The Holocaust was specifically blueprinted against Jews. Not every last victim was Jewish but every last Jew was earmarked for annihilation.
This was plotted against no other group – not even gypsies, some of whom were persecuted but others left alone. It was haphazard. Much depended on way of life, even on place of residence. Ancestry, however, wasn’t an instant irreversible death sentence. Only with Jews it was.
Only Jews were singled out for eradication because of “tainted” lineage. For Jews their life’s choices were irrelevant. Even social climbers who betrayed the Jewish collective, who turned their backs on Jewish heritage and haughtily despised fellow Jews, weren’t spared thereby.
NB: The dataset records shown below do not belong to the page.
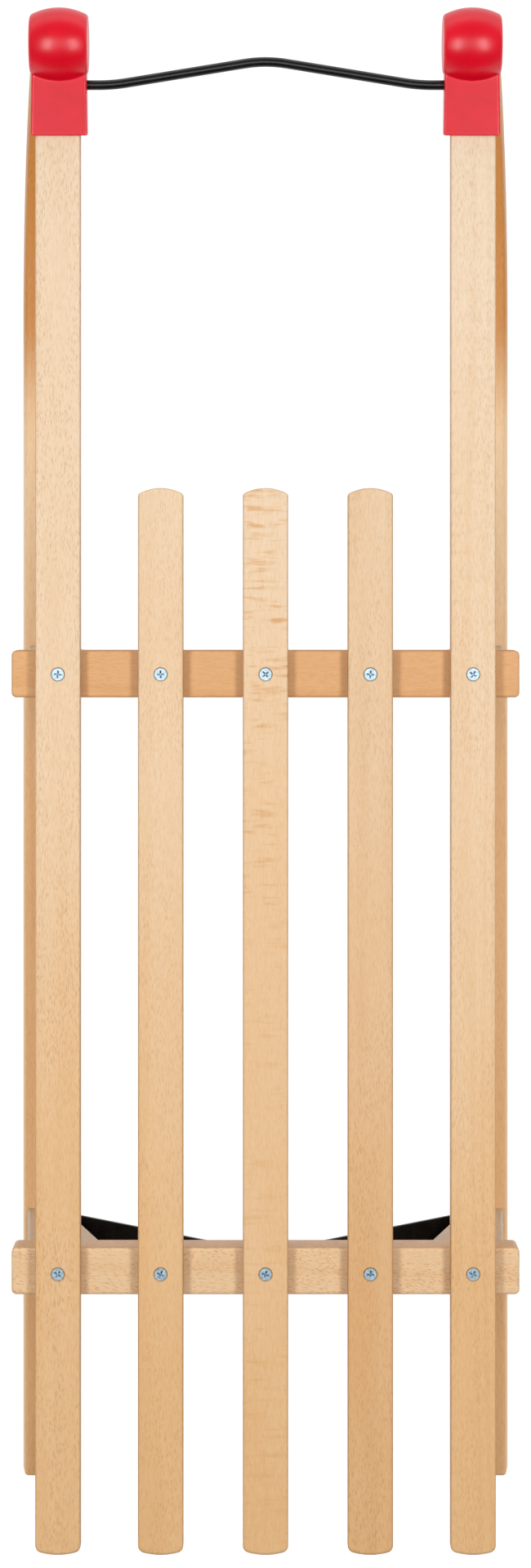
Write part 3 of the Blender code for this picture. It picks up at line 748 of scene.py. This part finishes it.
def threaded_rings(kind, top):
    """Rings of a wood screw's tip and thread, up to a height just under its head."""
    length = kind.length + top
    count = math.ceil(length / THREAD_PITCH * THREAD_STEPS)
    rings = []
    for step in range(count + 1):
        rise = length * step / count
        taper = min(1, rise / TIP_LENGTH)
        crest = TIP_RADIUS + (kind.shank - TIP_RADIUS) * taper
        ring = []
        for x, y in circle(1, SCREW_SIDES):
            phase = (rise / THREAD_PITCH - math.atan2(y, x) / (2 * math.pi)) % 1
            radius = crest - THREAD_DEPTH * taper * abs(2 * phase - 1)
            ring.append((x * radius, y * radius, rise - kind.length))
        rings.append(ring)
    return rings


def head_profile(kind):
    """The head's outline as (height, radius), from its neck up to its top."""
    if kind.sunk:
        top = -SUNK_BELOW
        chamfer = HEAD_RIM / 2
        return [
            (top - kind.head_height, kind.shank * NECK),
            (top - HEAD_RIM, kind.head),
            (top - chamfer, kind.head),
            (top, kind.head - chamfer),
            (top, kind.head - 2 * chamfer),
        ]
    profile = [(GAP, kind.shank * NECK)]
    for height, radius in arc((0, 0), 1, math.pi / 2, 0, DOME_STEPS):
        spread = DOME_TOP + (1 - DOME_TOP) * radius
        profile.append((GAP + kind.head_height * height, kind.head * spread))
    return profile


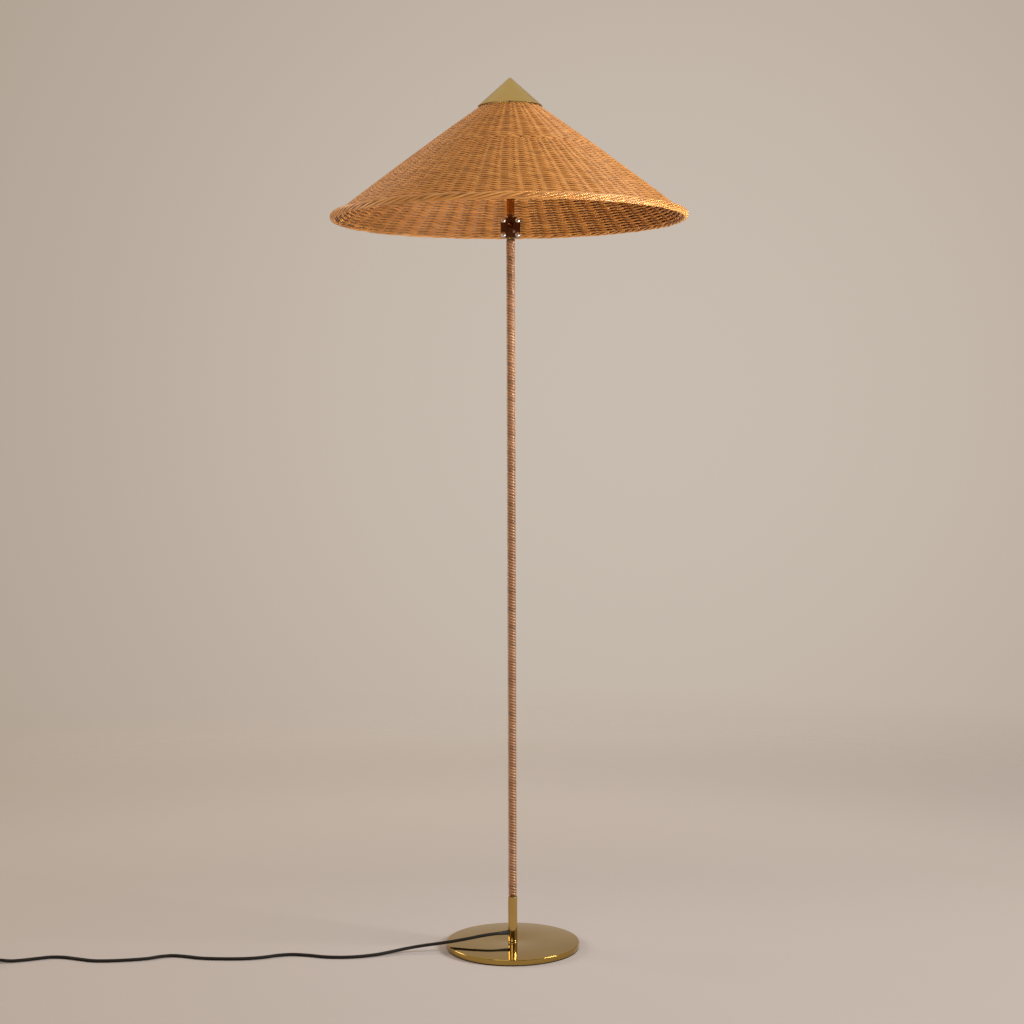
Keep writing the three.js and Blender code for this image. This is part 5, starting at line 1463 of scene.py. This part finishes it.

Nothing could save anyone deemed too Jewish to live.
Ashton’s mind-boggling omission is all too reminiscent of her 2012 remarks on the deliberate assassination of innocent Jewish children in Toulouse, where she both appeared blatantly biased and incredibly insensitive.
She managed then to lump together the casualties of a bus crash in Switzerland (where 20 Belgian children died), youngsters caught up in assorted armed conflicts and, without specificity, “what happened in Toulouse.”
In effect, she equated the point-blank shootings in France of three small Jewish children and the father of two of them with an assortment of other misfortunes which are unrelated. She thus plainly diminished from the barbarity of the Toulouse crime.
The Toulouse victims weren’t felled by a chance stroke of bad luck. They were marked for execution with malice aforethought in the utmost extreme. The victims’ sole crime was that they were born to Jewish parents – just like the million-and-a-half Jewish children slaughtered d in the Holocaust.
In both instances Ashton astoundingly feigned ignorance. This moral obtuseness evidences anything but upright impartiality. The same can be said about the EU since Ashton speaks for it. Such recurring predispositions cannot be ignored when assessing EU attitudes toward the Jewish state.